Re: Accessing private member via subclass

From:

Lew <noone@lewscanon.com>

Newsgroups:

comp.lang.java.programmer

Date:

Tue, 24 Nov 2009 09:13:57 -0500

Message-ID:

<hegpn7$b4b$1@news.albasani.net>

Michal Kleczek wrote:

Arved Sandstrom wrote:

Michal Kleczek wrote:

In Java things get strange sometimes due to such irregularities. Look at
the following:

public class Super {

  private int i;

  <T extends Super> void m(T s) {
    s.i = 5;
  }

}

This compiles fine in Java - should it?

I believe it should. When using "extends", that reference "s" must
behave as an instance of Super; we can't use or guess at any extended
behaviour of a specific T. For example, if you had a List<? extends
Number>, reading from (accessing) that List gives you a Number.

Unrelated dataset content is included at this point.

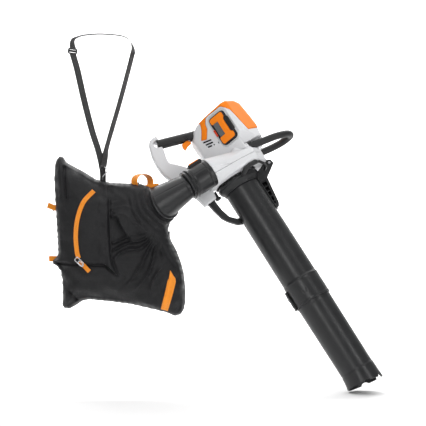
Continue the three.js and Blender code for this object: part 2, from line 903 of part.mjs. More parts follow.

In this case, being in the body of S, getting or setting a private
member field of S is OK.

But that basically means:
"we can access 'i' here because any value passed to m() will have a type
that is a subtype of Super and i is a member of Super".
On the other hand in the original example we have:
"we cannot access 'i' here because any proper subtype of Super does not
inherit 'i'"

Don't you think it is a contradiction?

No more so than that casting to 'Super' allows access. In other words, no -
it's entirely consistent. You can think of 'T extends Super' as casting to
'Super' whatever 'T' really is.

It would be a contradiction if ((Super) T).i were legal but the <T extends
Super> example were not.

--
Lew